Ex-Pats LB: 'I don't want to place blame anywhere'

Ted Johnson, the former NFL linebacker now dealing with memory loss and depression he says is related to repeated concussions during his career, said Friday he is scared, anxious and worried about his future during an interview with ESPN.

Johnson, now 34, said last week that he began having memory problems after sustaining two concussions in four days in 2002 -- one in an exhibition game, one in practice. He blamed the New England Patriots, and head coach Bill Belichick, for having him practice against the advice of team trainers.

Friday, he gave his first television interview since the initial series of reports, saying: "I don't want to place blame anywhere. It probably could all go around to a little bit of everybody. I can't honestly sit here and say Bill Belichick knew what second-impact syndrome was."

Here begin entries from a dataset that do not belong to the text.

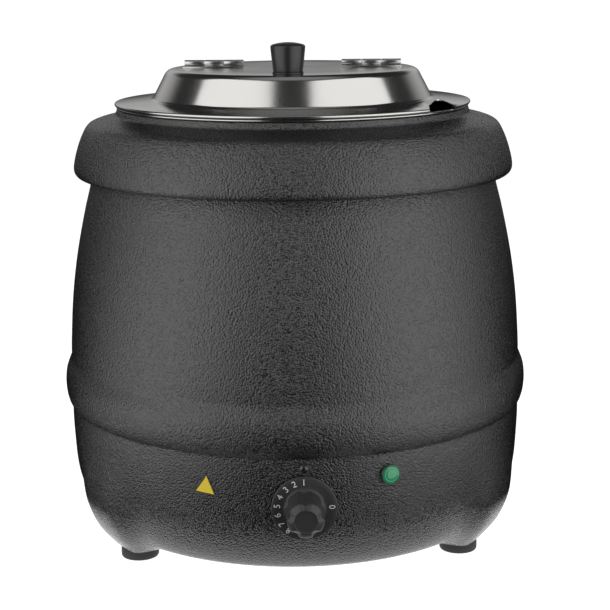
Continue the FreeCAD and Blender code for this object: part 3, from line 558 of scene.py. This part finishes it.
def cutLadleNotch(bm):
    # a splayed slot with rounded corners, taken out with a boolean cutter
    cutter = bmesh.new()
    outline = roundedLine(ladleNotch["outline"], [ladleNotch["corner"]] * 2, 6)
    base = [cutter.verts.new((x * mm, y * mm, ladleNotch["from"] * mm)) for x, y in outline]
    raised = bmesh.ops.extrude_face_region(cutter, geom=[cutter.faces.new(base)])["geom"]
    topPoints = [v for v in raised if isinstance(v, bmesh.types.BMVert)]
    bmesh.ops.translate(cutter, vec=(0, 0, ladleNotch["depth"] * mm), verts=topPoints)
    bmesh.ops.recalc_face_normals(cutter, faces=cutter.faces)
    solids = []
    for name, source in (("lidBlank", bm), ("notchCutter", cutter)):
        mesh = bpy.data.meshes.new(name)
        source.to_mesh(mesh)
        source.free()
        solids.append(bpy.data.objects.new(name, mesh))
        bpy.context.scene.collection.objects.link(solids[-1])
    blank, tool = solids
    notch = blank.modifiers.new("notch", "BOOLEAN")
    notch.operation = "DIFFERENCE"
    notch.solver = "EXACT"
    notch.object = tool
    result = bmesh.new()
    result.from_object(blank, bpy.context.evaluated_depsgraph_get())
    for solid in solids:
        bpy.data.objects.remove(solid)
    crown = Vector(ladleNotch["crown"])
    for v in result.verts:
        away = (v.co.xy / mm - crown).length / ladleNotch["reach"]
        inward = ease((v.co.xy.length / mm - lid["baseRadius"]) / ladleNotch["fade"])
        v.co.z += ladleNotch["lift"] * mm * (1 - ease(away)) * inward
    return result


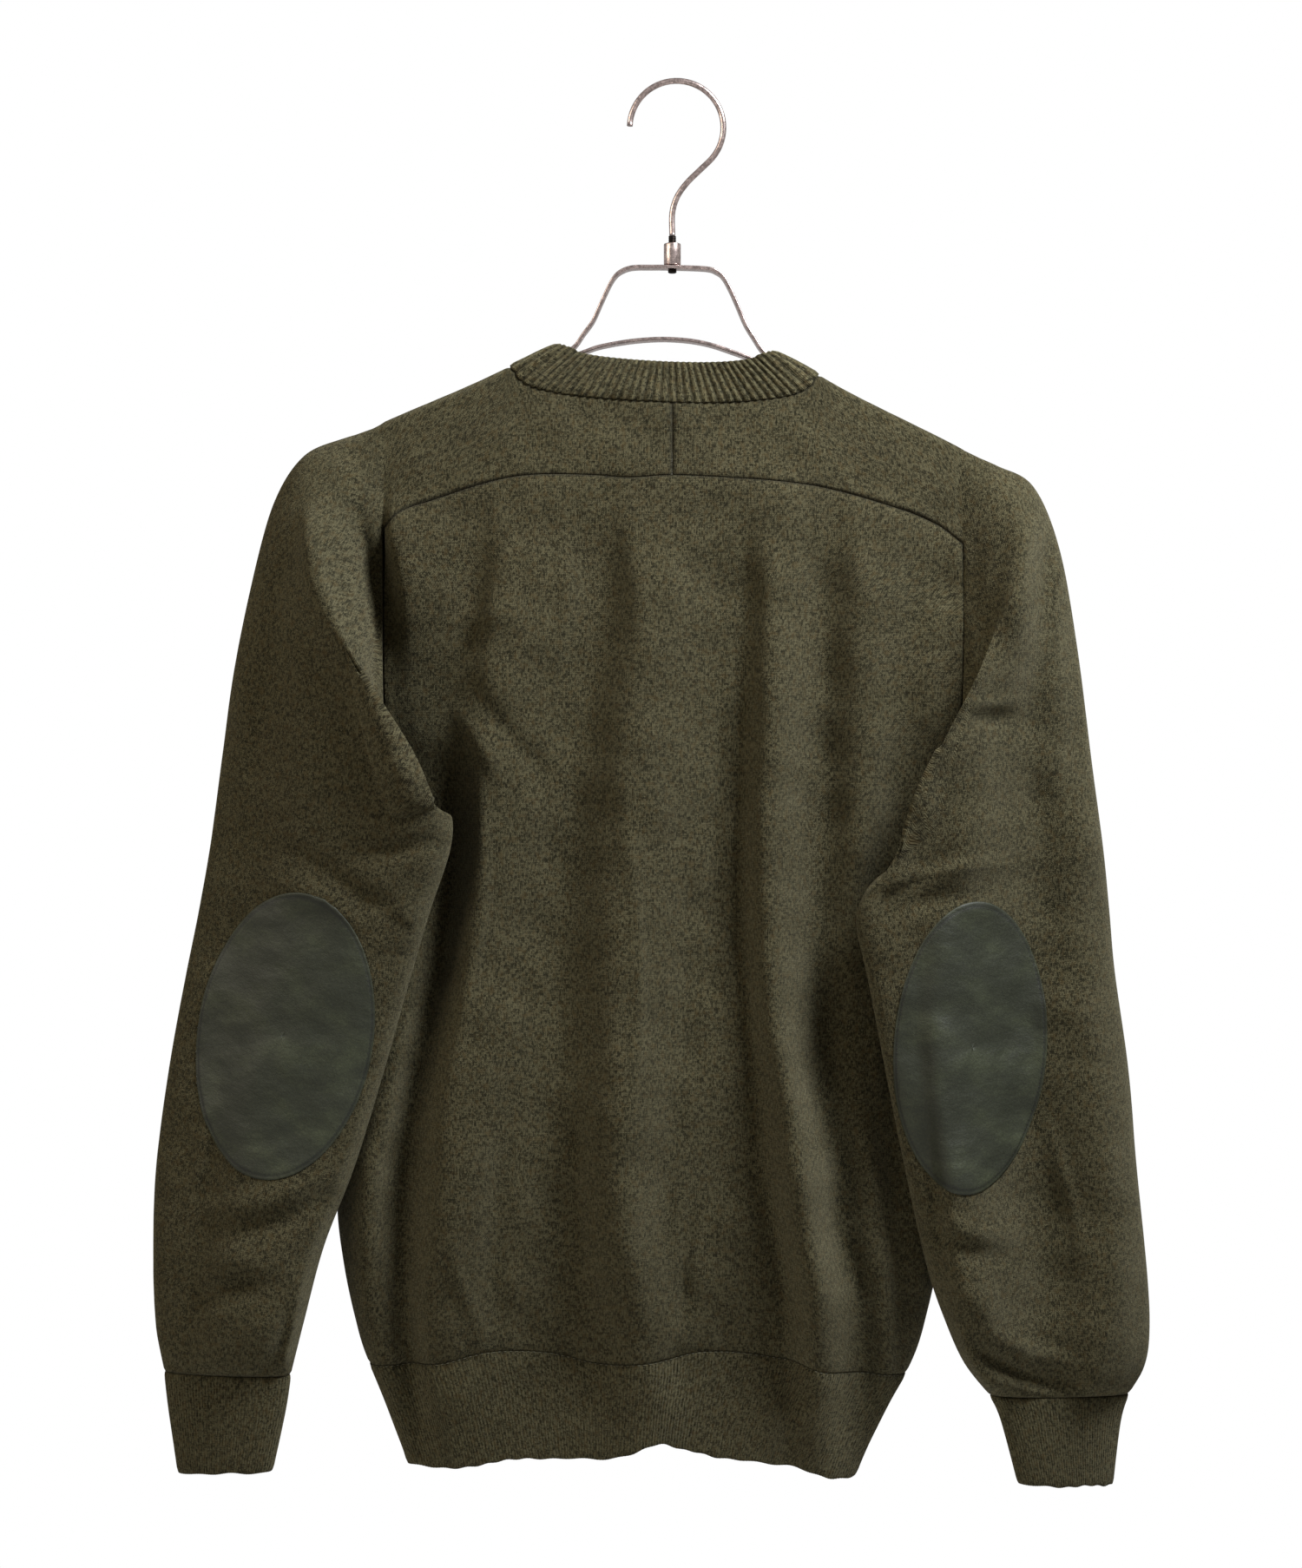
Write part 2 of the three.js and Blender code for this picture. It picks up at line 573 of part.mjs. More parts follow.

Johnson played in the NFL for 10 seasons. He told The Boston Globe that in a September 2002 meeting, he told Belichick: "You played God with my health. You knew I shouldn't have been cleared to play."

Belichick told the Globe he hadn't realized at the time that Johnson was hesitant about participating in the full-contact drill.

He said he spoke up now because of a story he read about Andre Waters, a former NFL defensive back who shot himself to death in November. A New York Times story earlier this year quoted a noted forensic pathologist who studied Waters' brain tissue and determined that it resembled that of an 85-year-old man with Alzheimer's disease, likely the result of multiple concussions suffered during Waters' career.

"I read the Andrew Waters story," Johnson told ESPN's Wendy Nix in an interview shown on "Outside The Lines." "I said enough's enough. I need to tell the story. I may take a shot. I may take a hit. I was a pretty damn good linebacker. I was known for my physical play. I'm not worried about what people are going to say."

Johnson, who retired from the NFL in 2005, is showing early signs of Alzheimer's, according to his current neurologist, Dr. Robert Cantu. Cantu told The New York Times that these are "rather classic post-concussion symptoms. ... They are most likely permanent."

Johnson said he is worried about his future.

"Right now, I would probably describe it as a little scary, a little unsure," he told ESPN. "Lot of anxiety. Lot of disappointment. Shame."